Ich will hier keine Biografie schreiben (die gibt es u.a.
hier) und auch nicht die
Diskografie runterrattern. Vielmehr möchte ich hier niederschreiben, wie ich überhaupt auf den
Captain aufmerksam geworden bin.
Es war im Jahr 1986. Ich hatte soeben ein Motorrad gekauft und ein paar Kumpels, die etwas älter als ich, aber auch musik- und motorradbesessen waren.
Eines Samstagnachmittags haben wir uns dann getroffen, um einen kleinen Ausflug das Würmtal hinab Richtung Pforzheim zu fahren. Das Ziel war eine alte Mühle, in der sich eine WG von befreundeten Jungs und Mädels befand. Wer das Würmtal kennt, weiß welcher Bikegenuss einen trifft. Es wird eigentlich nur mit dem Gashahn (Bremsen und Schalten muss man nicht) gefahren.
So angetörnt angekommen, nahm der Mittag auch seinen weiteren Verlauf. Hefeweizen war in Baden-Württemberg als Bierspezialität damals ganz neu und somit auch sehr interessant. Das Problem war eigentlich das verlustfreie Einschenken gewesen. In der Mühle hat man sich damals in die meterbreiten Fenster über dem Bach gesetzt und den Verlust hat die Würm nach Pforzheim getragen. Mei waren diese Fische breit.
Auf jeden Fall hatte mich damals die Blues-Musik (
Muddy Waters usw.) im Griff. Am Abend lief dann beim Grillen eine schöne Blues-Musik. Man war auch schon ein bisschen breit und gab sich der Musik hin. Aber umso länger das Stück dauerte, umso abgedrehter hörte sich der Sound an. Der Schluss hatte auf jeden Fall nichts mehr mit Blues zu tun, sondern eher mit Weltall und Wahnsinn - aber faszinierend. Die folgenden Stücke der LP waren geradeso. Es war eigentlich so, dass der Blues peu a peu verfremdet wurde und in dem Moment, wo das ins Bewusstsein trat, dass es sich hier gar nicht mehr um Blues handelte, war der Song zu Ende. Auf Nachfrage wurde mir dann der Titel genannt: "Strictly Personal" von
Captain Beefheart.
Wieder zuhause habe ich dann geforscht:
Ergebnis: Der
Don van Vliet (der
Captain) war ein Schulkamerad von
Frank Zappa.
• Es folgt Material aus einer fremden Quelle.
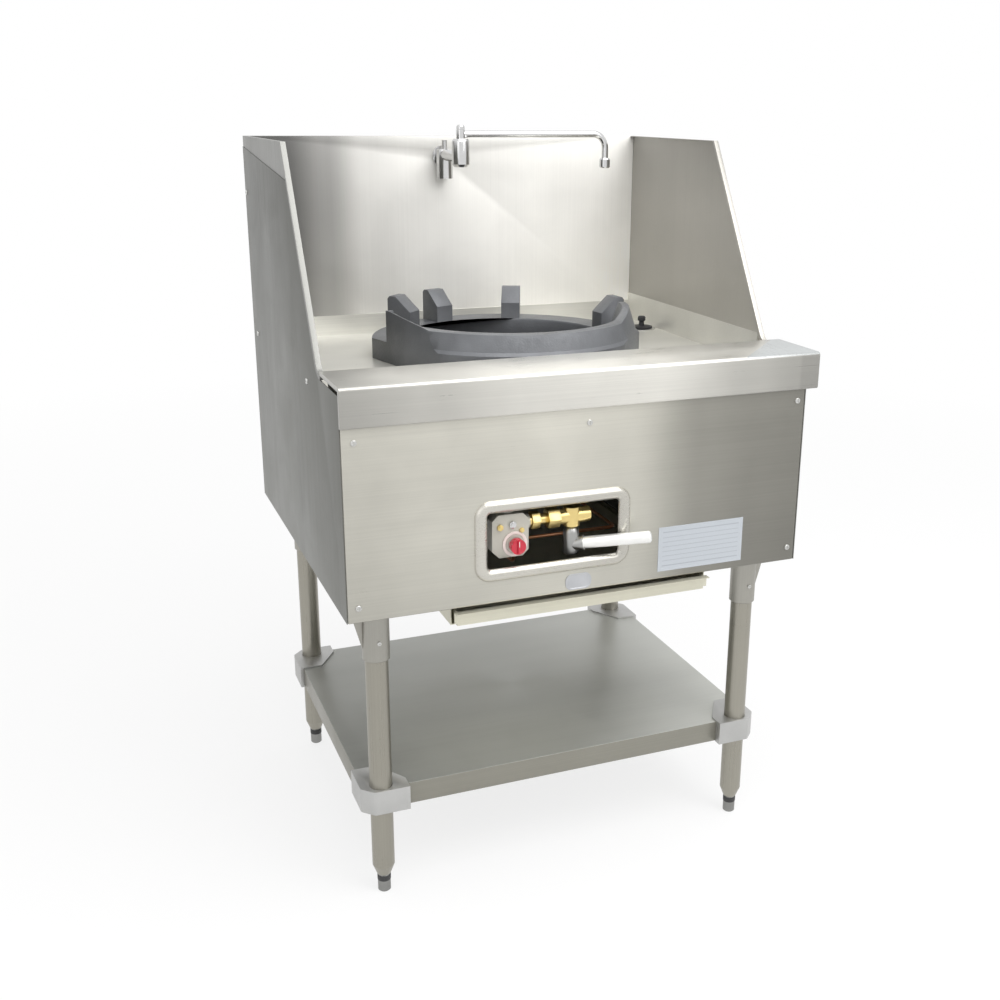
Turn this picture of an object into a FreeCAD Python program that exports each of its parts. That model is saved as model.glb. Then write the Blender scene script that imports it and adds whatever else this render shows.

Da gibt es auch ein paar Schnittstellen. Die LP "Bongo Fury" z. B., welche ich für sehr gelungen halte. Oder der Gesang auf "Hot Rats".
Aus lauter Freude habe ich mir alles, was es von
Beefheart gab, gekauft. Die "Trout Mask Replika" welche vielen als Meilenstein gilt, finde ich jetzt nicht so toll. Bis auf ein paar wenige Stücke ist mir das zu sehr dem Effekt gehuldigt. Viele Songs sind nur zwei drei Minuten lang. Das ist ein Format mit welchem später Punk-Bands das christliche Abendland geschockt haben. Vielleicht ist hier der Zusammenhang zu finden?
"Safe As Milk" und "Clear Spot" sind da eher meine Favoriten aus der blueslastigeren Zeit.
Auf jeden Fall sind Scheiben wie "Bluejeans And Moonbeams" oder etwa "Unconditionally Guaranteed" schon fast auf der seichten Disco- oder Schlagerebene anzusiedeln.
Die LP "Shiny Beast" knüpft dann wieder an alte Traditionen an, ist aber rockiger.
Die Musik von
Captain Beefheart fasziniert mich vor allem deswegen, weil sie mich an einem Punkt abholt, den ich kenne, um mich anschließend in eine Soundwelt zu entführen, welche mir ganz neue Muster zu erkennen und zu verstehen gibt.
Anscheinend ist er ja über die Musik hinaus auch als
farb- und formgebender Künstler tätig und vielleicht kann zu diesem Aspekt ein anderer etwas beitragen.
Anm. der Redaktion: Peter J. Kraus berichtet in seinem Buch Rock-Highway davon, dass sich Don Van Vliet Anfang der neunziger Jahre in die einsamen Nebelwälder der nordkaliformischen Küste zurückgezogen hat und an Multipler Sklerose erkrankt sei. Es gibt schon lange keine neuen Nachrichten mehr von ihm, als Maler ist er jedoch sehr erfolgreich (gewesen), kommerziell weit mehr, denn als Rockmusiker.